Overall, the information gain of using site-specific Z–R relations is moderate (cross entropy of the radar-only model for the full data set is 1.61 bit, whereas it is 1.55 bit for the site-specific model) and lower than when distinguishing Z–R relations according to time or circulation pattern (cases 9, 10 and 11 in Table 2). This is not very surprising if we consider the extent of the test domain: the largest distance between two stations is 9.5 km (between Oberpallen and Useldange stations), and the largest elevation difference is 182 m (between Reichlange and Roodt stations). Across these relatively small distances, it appears reasonable that Z–R relations do not differ substantially. However, this could be different when working in larger domains or in domains with hydro-meteorologically distinctly different subdomains, such as lowlands and mountain areas or different climate zones (as shown, for example, in Diem, 1968).
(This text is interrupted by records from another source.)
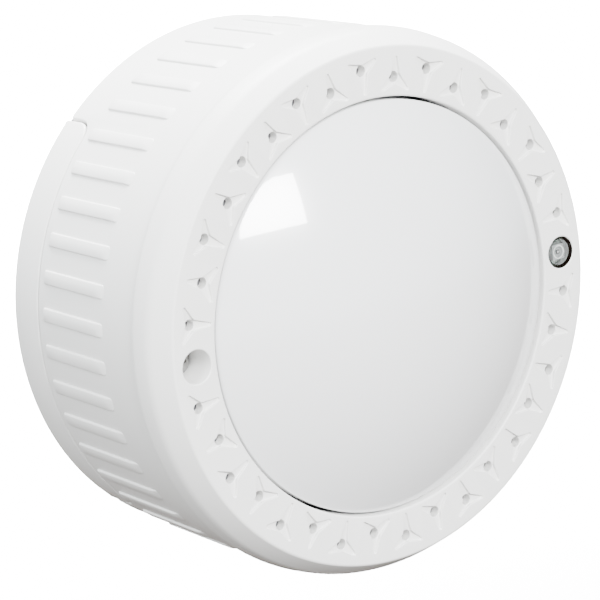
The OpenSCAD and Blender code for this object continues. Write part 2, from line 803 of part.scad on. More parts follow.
// Two ribs inside the skirt, one at each side of a tongue of the base
module tongue_guides() {
    rib_t = 1.4;
    inner = plate_r - base_wall_t - tongue_t + 0.4;
    rib_z = cover_z + cover_t + loose_gap;
    for (side = [-1, 1])
        translate([side * (tongue_w / 2 + head_gap + rib_t / 2) - rib_t / 2, inner, rib_z])
            cube([rib_t, body_r(notch_z) - housing_wall + 0.4 - inner, tongue_z - cover_z]);
}

module strobe_board() {
    color("seagreen") off_wall() difference() {
        post(strobe_board_r, strobe_board_z, strobe_board_z + board_t);
        for (clock = strobe_screw_clocks) at_clock(strobe_screw_circle_r, clock)
            post(strobe_screw_r + 0.2, strobe_board_z - over, strobe_board_z + board_t + over);
    }
}

module strobe_leds() {
    top = strobe_board_z + board_t;
    color("lightyellow") off_wall() for (i = [0:strobe_count - 1])
        at_clock(strobe_circle_r, i * 360 / strobe_count) difference() {
            block(strobe_side, strobe_side, top, top + 1.6);
            translate([0, 0, top + 1.1])
                cylinder(r1 = strobe_side * 0.32, r2 = strobe_side * 0.42, h = 0.5 + eps);
        }
}

module rear_cover() {
    color("whitesmoke") off_wall() difference() {
        union() {
            post(cover_r, cover_z, cover_z + cover_t);
            block(2 * (bay_half_x + bay_wall), 2 * (bay_half_y + bay_wall), cover_z, bay_top_z);
            for (x = [-1, 1], y = [-1, 1]) translate([x * board_post_x, y * board_post_y])
                post(small_head_r + 0.4, bay_top_z - eps, main_board_z);
            translate([0, -plunger_y]) post(guide_r, cover_z, guide_end_z);
            translate([learn_x, -plunger_y]) post(guide_r, cover_z, guide_end_z);
        }
        difference() {
            block(2 * bay_half_x, 2 * bay_half_y, cover_z - over, bay_floor_z);
            for (x = [-cradle_x, cradle_x]) translate([x, 0])
                block(2, 2 * bay_half_y + over, bay_floor_z - cradle_h, bay_floor_z + over);
        }
        for (x = [-1, 1], y = [-1, 1]) translate([x * board_post_x, y * board_post_y])
            post(small_screw_r + pilot_gap, bay_floor_z + 0.2, main_board_z + over);
        translate([0, -plunger_y]) post(guide_bore_r, cover_z - over, guide_end_z + over);
        translate([learn_x, -plunger_y]) post(guide_bore_r, cover_z - over, guide_end_z + over);
        for (clock = pillar_clocks) at_clock(pillar_circle_r, clock)
            post(small_screw_r + 0.3, cover_z - over, cover_z + cover_t + over);
        at_clock(well_circle_r, screw_clock) {
            post(boss_r + head_gap + 0.2, cover_z - over, cover_z + cover_t + over);
            translate([0, boss_r]) block(2 * (boss_r + head_gap + 0.2), 2 * boss_r, cover_z - over,
                cover_z + cover_t + over);
        }
        for (clock = [tongue_clock, 180 - tongue_clock]) at_clock(0, clock) tongue_slot();
    }
}

// Notch in the cover's edge that a tongue of the base passes through
module tongue_slot() {
    inner = plate_r - base_wall_t - tongue_t + 0.4 - head_gap;
    translate([-tongue_w / 2 - head_gap, inner, cover_z - over])
        cube([tongue_w + 2 * head_gap, ring_r - inner, cover_t + 2 * over]);
}

// Places the children at each cell: x runs towards the cell's positive end
module each_cell() {
    for (i = [0:3])
        translate([0, (i - 1.5) * cell_pitch, cell_z]) rotate(i % 2 == 0 ? 0 : 180) children();
}

module battery_cells() {
    color("dimgray") off_wall() each_cell() translate([cell_shift, 0, 0]) rotate([0, 90, 0]) {
        translate([0, 0, -cell_len / 2]) cylinder(r = cell_r, h = cell_len);
        translate([0, 0, cell_len / 2 - eps]) cylinder(r = cell_tip_r, h = cell_tip_len + eps);
    }
}

module contact_plate() {
    translate([-contact_t / 2, -5.5, -5.5]) cube([contact_t, 11, 11]);
}

module battery_springs() {
    color("silver") off_wall() each_cell() {
        translate([-bay_half_x + contact_t / 2, 0, 0]) contact_plate();
        translate([-bay_half_x + contact_t + 0.05, 0, 0]) rotate([0, 90, 0])
            coil(4.4, 2.6, contact_spring_len, 4, 0.4);
    }
}

module battery_plates() {
    color("silver") off_wall() each_cell()
        translate([bay_half_x - contact_t / 2, 0, 0]) contact_plate();
}

module main_board() {
    color("seagreen") off_wall() difference() {
        post(main_board_r, main_board_z, main_top_z);
        for (x = [-1, 1], y = [-1, 1]) translate([x * board_post_x, y * board_post_y])
            post(small_screw_r + 0.2, main_board_z - over, main_top_z + over);
    }
}

module siren_cup() {
    ledge_z = main_top_z + piezo_z + piezo_t;
    color("ivory") off_wall() difference() {
        post(cup_r, main_top_z, main_top_z + cup_h);
        post(piezo_r + 0.3, main_top_z - over, ledge_z);
        post(piezo_r - 2, ledge_z - over, main_top_z + cup_h - cup_wall);
        post(cup_port_r, main_top_z, main_top_z + cup_h + over);
        for (i = [0:cup_port_count - 1]) at_clock(cup_port_circle_r, i * 360 / cup_port_count)
            post(cup_port_r, main_top_z, main_top_z + cup_h + over);
    }
}

// Brass disc with its ceramic layer on the side of the board
module piezo_disc() {
    z = main_top_z + piezo_z;
    color("goldenrod") off_wall() {
        post(piezo_r, z, z + piezo_t);
        post(piezo_r * 0.7, z - 0.3, z + eps);
    }
}

module storage_capacitor() {
    color("darkslategray") off_wall()
        at_clock(main_board_r - board_edge - capacitor_r, capacitor_clock) {
            post(capacitor_r, main_top_z, main_top_z + 12);
            post(capacitor_r - 0.8, main_top_z + 12 - eps, main_top_z + 12.3);
        }
}

// Wound bobbin between two flanges
module drive_coil() {
    color("peru") off_wall() at_clock(main_board_r - board_edge - drive_coil_r, drive_coil_clock) {
        post(drive_coil_r, main_top_z, main_top_z + 1.2);
        post(drive_coil_r - 1, main_top_z + 1.2 - eps, main_top_z + 7);
        post(drive_coil_r, main_top_z + 7 - eps, main_top_z + 8.2);
    }
}

module radio_module() {
    color("silver") off_wall() translate([8.6 - main_board_r, 0]) {
        block(10, 14, main_top_z, main_top_z + 0.8);
        block(8.4, 10, main_top_z + 0.8 - eps, main_top_z + 3);
    }
}

module antenna_coil() {
    length = 18;
    color("goldenrod") off_wall() translate([-length / 2, main_board_r - 8, main_top_z + 3])
        rotate([0, 90, 0]) coil(2.5, 2.5, length, 9, 0.45, 12);
}

// A plug of two leads standing on a board
module plug(x, y) {
    block(x, y, 0, 4);
}

module strobe_leads() {
    foot = [-14, -36, main_top_z];
    top = [-12, -27, strobe_board_z];
    color("ivory") off_wall() {
        translate(foot) plug(6, 4);
        translate(top) mirror([0, 0, 1]) plug(6, 4);
    }
    for (side = [-1, 1]) color(side < 0 ? "firebrick" : "black") off_wall()
        wire(bend(foot + [side, 0, 3.9], foot + [side, 0, 9],
            top + [side, 0, -10], top + [side, 0, -3.9]), 0.6);
}

module status_leads() {
    foot = at(status_plug_r, status_plug_clock) + [0, 0, main_top_z];
    top = [well_circle_r, -4.4, status_board_z];
    gate = [port_in_r + lead_pitch, -8.4, deck_z];
    color("ivory") off_wall() translate(foot) plug(4, 5);
    for (side = [-0.5, 0.5]) color(side < 0 ? "firebrick" : "black") off_wall() {
        aside = [side * lead_pitch, 0, 0];
        upper = bend(top + aside, top + aside + [0, -0.5, -2], gate + aside + [0, 0, 4], gate + aside, 8);
        lower = bend(gate + aside, gate + aside + [0, 0, -7],
            foot + aside + [0, 0, 9], foot + aside + [0, 0, 3.9], 10);
        wire(concat(upper, [for (p = lower) if (p.z < deck_z - eps) p]), 0.45);
    }
}

// Push switch on the back of the main board
module push_switch(x) {
    off_wall() translate([x, -plunger_y]) {
        block(switch_side, switch_side, switch_z + 0.5, main_board_z);
        post(1.6, switch_z, switch_z + 0.5 + eps);
    }
}

module tamper_switch() {
    color("dimgray") push_switch(0);
}

module learn_switch() {
    color("dimgray") push_switch(learn_x);
}

module plunger(x, z0, flange_z) {
    off_wall() translate([x, -plunger_y]) {
        post(plunger_r, z0, flange_z + eps);
        post(plunger_flange_r, flange_z, flange_z + plunger_flange_t);
    }
}

module tamper_plunger() {
    color("lightgray") plunger(0, tamper_tip_gap, tamper_flange_z);
}

module learn_button() {
    color("lightgray") plunger(learn_x, learn_back_z, learn_flange_z);
}

module tamper_spring() {
    color("silver") off_wall() translate([0, -plunger_y, tamper_flange_z + plunger_flange_t])
        coil(2.2, 2.2, tamper_spring_len, 3, 0.25);
}

module ring_screws() {
    color("silver") off_wall() for (clock = ring_boss_clocks) at_clock(fork_circle_r, clock)
        small_screw(deck_under_z, 8);
}

module cover_screws() {
    color("silver") off_wall() for (clock = pillar_clocks) at_clock(pillar_circle_r, clock)
        small_screw(cover_z, cover_t + 7);
}

module main_board_screws() {
    color("silver") off_wall() for (x = [-1, 1], y = [-1, 1])
        translate([x * board_post_x, y * board_post_y, main_top_z]) mirror([0, 0, 1])
            small_screw(0, board_t + board_post_h + 0.6);
}

module strobe_board_screws() {
    color("silver") off_wall() for (clock = strobe_screw_clocks)
        at_clock(strobe_screw_circle_r, clock)
            translate([0, 0, strobe_board_z + board_t]) mirror([0, 0, 1])
                small_screw(0, board_t + deck_t + 1.6, strobe_screw_r);
}

// Long captive screw from the well to the base's insert, with a cross recess
module lock_screw() {
    top = face_z - well_d;
    groove_z = screw_pillar_z() - 0.4 - retainer_t;
    color("gainsboro") off_wall() at_clock(well_circle_r, screw_clock) difference() {
        union() {
            intersection() {
                post(screw_head_r, top - screw_head_h, top);
                translate([0, 0, top - 3 * screw_head_r]) sphere(3 * screw_head_r);
            }
            post(screw_r, screw_tip_z, top - screw_head_h + eps);
        }
        tube(screw_r + over, screw_r - retainer_groove_d, groove_z, groove_z + retainer_t);
        for (turn = [0, 90]) rotate(turn) block(3.4, 0.8, top - 1.3, top + over);
    }
}

module screw_washer() {
    color("black") off_wall() at_clock(well_circle_r, screw_clock)
        tube(well_r - 0.15, screw_r + screw_fit, well_floor_z, well_floor_z + washer_t);
}

module retaining_ring() {
    z = screw_pillar_z() - 0.4 - retainer_t;
    color("silver") off_wall() at_clock(well_circle_r, screw_clock) difference() {
        tube(retainer_r, screw_r - retainer_groove_d + 0.03, z + 0.03, z + retainer_t - 0.03);
        translate([0, retainer_r]) block(1.6, 2 * retainer_r, z - over, z + retainer_t + over);
    }
}

mounting_base();
threaded_insert();
front_ring();
strobe_dome();
dome_seal();
sound_mesh();
status_lens();
status_board();
status_led();
status_leads();
main_housing();
strobe_board();
strobe_leds();
strobe_leads();
rear_cover();
battery_cells();
battery_springs();
battery_plates();
main_board();
siren_cup();
piezo_disc();
storage_capacitor();
drive_coil();
radio_module();
antenna_coil();
tamper_switch();
learn_switch();
ring_screws();
cover_screws();
main_board_screws();
strobe_board_screws();
lock_screw();
screw_washer();
retaining_ring();
tamper_plunger();
tamper_spring();
learn_button();
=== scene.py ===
import json
import math

import bmesh
import bpy
from mathutils import Matrix, Vector
from mathutils.geometry import delaunay_2d_cdt


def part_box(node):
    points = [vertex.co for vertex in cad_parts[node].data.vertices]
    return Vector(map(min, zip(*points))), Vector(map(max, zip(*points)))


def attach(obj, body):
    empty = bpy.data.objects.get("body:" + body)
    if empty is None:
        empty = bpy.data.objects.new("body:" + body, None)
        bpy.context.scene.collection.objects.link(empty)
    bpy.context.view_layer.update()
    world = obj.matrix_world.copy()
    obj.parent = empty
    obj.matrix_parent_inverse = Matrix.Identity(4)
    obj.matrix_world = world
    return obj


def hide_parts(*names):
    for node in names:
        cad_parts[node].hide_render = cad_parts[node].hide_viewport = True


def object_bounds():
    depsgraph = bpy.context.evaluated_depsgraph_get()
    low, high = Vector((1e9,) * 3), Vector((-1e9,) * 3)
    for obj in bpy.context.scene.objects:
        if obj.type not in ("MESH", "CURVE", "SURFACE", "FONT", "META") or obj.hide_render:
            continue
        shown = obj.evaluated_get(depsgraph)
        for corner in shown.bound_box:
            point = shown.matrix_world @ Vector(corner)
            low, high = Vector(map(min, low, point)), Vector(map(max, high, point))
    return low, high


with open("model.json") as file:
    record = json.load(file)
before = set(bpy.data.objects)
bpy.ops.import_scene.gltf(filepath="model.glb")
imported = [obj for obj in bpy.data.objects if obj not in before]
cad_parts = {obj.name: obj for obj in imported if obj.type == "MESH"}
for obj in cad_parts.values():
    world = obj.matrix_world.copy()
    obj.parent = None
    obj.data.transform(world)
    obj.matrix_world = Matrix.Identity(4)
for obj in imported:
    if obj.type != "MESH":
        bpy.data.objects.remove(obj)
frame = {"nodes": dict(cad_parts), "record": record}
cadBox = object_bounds()
nodes = frame["nodes"]
mm = 0.001                      # every size below is in millimetres
tiny = 1e-6
weldGap = 2e-6                  # metres
thinEdge = 1e-7
print("stage 1: frame loaded")


def corners(node):
    low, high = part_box(node)
    return Vector(low) / mm, Vector(high) / mm


# Points are given as x to the right, y upwards and z out of the wall
def offWall(x, y, z):
    return Vector((x, -z, y)) * mm


def onClock(r, clock, z):
    angle = math.radians(clock)
    return (r * math.sin(angle), r * math.cos(angle), z)


ringLow, ringHigh = corners("front_ring")
faceZ = -ringLow.y
ringR = ringHigh.x
screwClock = 270
statusClock = 90


# Points of an arc that rounds the corner b between its neighbours a and c
def roundCorner(a, b, c, r, steps):
    u = (a - b).normalized()
    v = (c - b).normalized()
    half = math.acos(max(-1, min(1, u.dot(v)))) / 2
    middle = b + (u + v).normalized() * (r / math.sin(half))
    start = b + u * (r / math.tan(half)) - middle
    end = b + v * (r / math.tan(half)) - middle
    turn = math.atan2(start.x * end.y - start.y * end.x, start.dot(end))
    first = math.atan2(start.y, start.x)
    return [middle + Vector((math.cos(first + turn * i / steps), math.sin(first + turn * i / steps))) * r
            for i in range(steps + 1)]


# A closed outline from corners (x, y, rounding radius)
def rounded(corner, steps=6):
    spots = [Vector((c[0], c[1])) for c in corner]
    outline = []
    for i, c in enumerate(corner):
        if c[2] > 0:
            outline += roundCorner(spots[i - 1], spots[i], spots[(i + 1) % len(corner)], c[2], steps)
        else:
            outline.append(spots[i])
    return outline


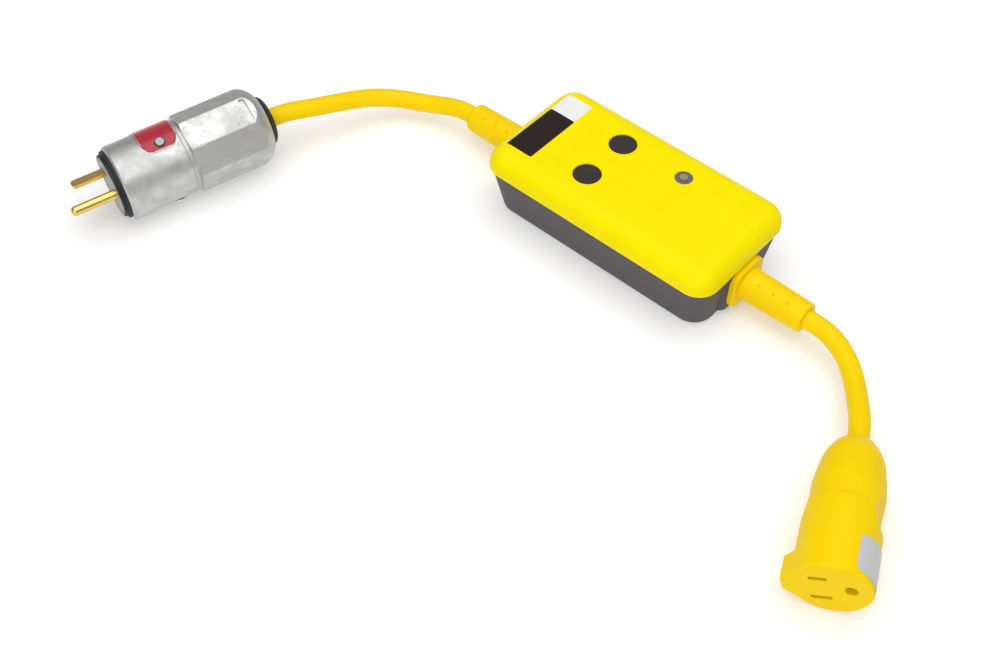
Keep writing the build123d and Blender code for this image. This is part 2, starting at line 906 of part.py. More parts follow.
def fixed_contacts():
    """Two fixed contact posts from the relay base."""
    tip = core_end() + armature_gap + armature_thickness + pusher_thickness - contact_depth - contact_gap
    point_z = relay_top() - contact_drop - contact_reach
    posts = []
    for side in (-1, 1):
        y = relay_y + side * contact_y
        post = block(contact_post_thickness, contact_arm_width, point_z - contact_radius, relay_top(),
                     tip - fixed_contact_depth - contact_post_thickness / 2, y)
        posts.append(post + along_x(contact_radius, tip - fixed_contact_depth, tip, y, point_z))
    return joined(posts)


# Cord outlets
def inner_flange(side, clearance):
    """The relief's flange inside the case wall, swollen by a clearance."""
    bottom = cord_height - relief_neck_radius - relief_inner_thickness
    return block(relief_inner_thickness + clearance,
                 outlet_pad_width - 2 * relief_inner_thickness + 2 * clearance, bottom,
                 parting_height - wall + clearance,
                 side * (outlet_inner - relief_inner_thickness / 2 - face_gap + clearance / 2))


def strain_relief(side):
    """Moulded relief: outer flange, tapered tube, and a neck and inner flange in the case wall."""
    face = Plane((outlet_face + face_gap, 0, cord_height), x_dir=(0, 1, 0), z_dir=(1, 0, 0))
    flange = extrude(face * RectangleRounded(relief_flange_width, relief_flange_height,
                                             relief_flange_radius),
                     relief_flange_thickness - face_gap)
    flange = fillet(flange.faces().sort_by(Axis.X)[-1].edges(), relief_flange_thickness / 3)
    root = Plane((outlet_face + face_gap, 0, cord_height), x_dir=(0, 1, 0), z_dir=(1, 0, 0))
    mouth = Plane((relief_mouth, 0, cord_height), x_dir=(0, 1, 0), z_dir=(1, 0, 0))
    tube = loft([(root * Circle(relief_root_radius)).face(), (mouth * Circle(relief_mouth_radius)).face()])
    tube = fillet(tube.faces().sort_by(Axis.X)[-1].edges(), relief_rim_radius)
    relief = flange + tube
    neck = Pos(outlet_inner - face_gap, 0, 0) * extrude(neck_outline(slide_gap),
                                                        outlet_wall + 3 * face_gap)
    relief += neck + inner_flange(1, 0)
    relief -= along_x(cord_radius + face_gap, outlet_inner - outlet_wall, relief_mouth + cut_overrun,
                      0, cord_height)
    for angle in (relief_dimple_turn, relief_dimple_turn + 180):
        for index in range(3):
            reach = relief_dimple_pitch * (index + 1)
            x = outlet_face + relief_flange_thickness + reach
            taper = (relief_root_radius - relief_mouth_radius) * reach / relief_length
            radius = relief_root_radius - taper
            place = Pos(x, -radius * math.cos(math.radians(angle)),
                        cord_height + radius * math.sin(math.radians(angle)))
            relief -= place * Sphere(relief_dimple_radius)
    return relief if side > 0 else relief.mirror(Plane.YZ)


def cord_tail(side):
    """The cord's jacket inside the relief and the clamp."""
    tail = along_x(cord_radius, tail_inner_x, relief_mouth, 0, cord_height)
    return tail if side > 0 else tail.mirror(Plane.YZ)


def cord_clamp(side):
    """Steel bar across the cord."""
    bottom = cord_height + cord_radius
    bar = slab(clamp_length, clamp_width, clamp_length / 4, bottom, bottom + clamp_thickness,
               side * clamp_x)
    for y in (-clamp_screw_y, clamp_screw_y):
        bar -= upright(small_screw_radius + steel_hole_gap, bottom - cut_overrun,
                       bottom + clamp_thickness + cut_overrun, side * clamp_x, y)
    return bar


def clamp_screws():
    """Four screws that draw the bars onto the cords."""
    top = cord_height + cord_radius + clamp_thickness
    length = cord_radius + clamp_thickness + small_screw_length - wall / 2
    screw = pan_screw(small_screw_radius, length, small_head_radius, small_head_height)
    return joined(Pos(x, y, top) * screw for x, y in four_places(clamp_x, clamp_screw_y))


def cover_label(front, back):
    """A thin label that follows the cover's top and its soft end."""
    skin = cover_form(label_thickness, parting_height) - cover_form(0, parting_height - cut_overrun)
    piece = slab(label_length, back - front, label_corner, inner_top, case_height + cut_overrun,
                 label_left + label_length / 2, (front + back) / 2)
    return skin & piece


# Free cords
def route_points(near, far, side):
    """A cord's route in the part's frame, from the relief's mouth outwards."""
    mouth = side * relief_mouth
    points = [Vector(mouth + x, y, cord_height + z) for x, y, z in near]
    return points + [Vector(mouth + x, y, z) for x, y, z in far]


def cord_path(points, name):
    """Straight runs joined by arcs as large as the runs allow."""
    radii = []
    for before, at, after in zip(points, points[1:], points[2:]):
        turn = math.radians((at - before).get_angle(after - at))
        shorter = min((at - before).length, (after - at).length)
        radii.append(arc_share * shorter / math.tan(turn / 2))
    print(name, "arc radii", [round(radius, 1) for radius in radii])
    return FilletPolyline(points, radius=radii)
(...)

3.4 Experiment 4: the effect of functional compression

In this experiment we evaluate the effect of functional compression by measuring the information loss when using a deterministic function to express the relation between radar reflectivity and ground rain rate instead of the empirical relation derived from the data. As before, we used all joint observations of radar reflectivity and ground rainfall passing the “minimum precipitation” filter. Each data pair is shown as a blue dot in Fig. 6, and we can see that a strong, positive and nonlinear relation exists between them. We already made use of this relation in Experiment 1 when we built a one-predictor model using reflectivity to estimate ground rainfall. Comparing cases 2 and 3 in Table 2 we can see that prior knowledge of reflectivity indeed contains valuable information, reducing total uncertainty by 15.3 % (100 % to 84.7 %).

Figure 6Relation between target RR0 and predictor dBZ1500Rad. Empirical relation as given by the filtered data set (blue dots). Deterministic power-law relation according to Marshall and Palmer (1948) (red line); deterministic power-law relation with optimized parameters a=235 and b=1.6 (black line).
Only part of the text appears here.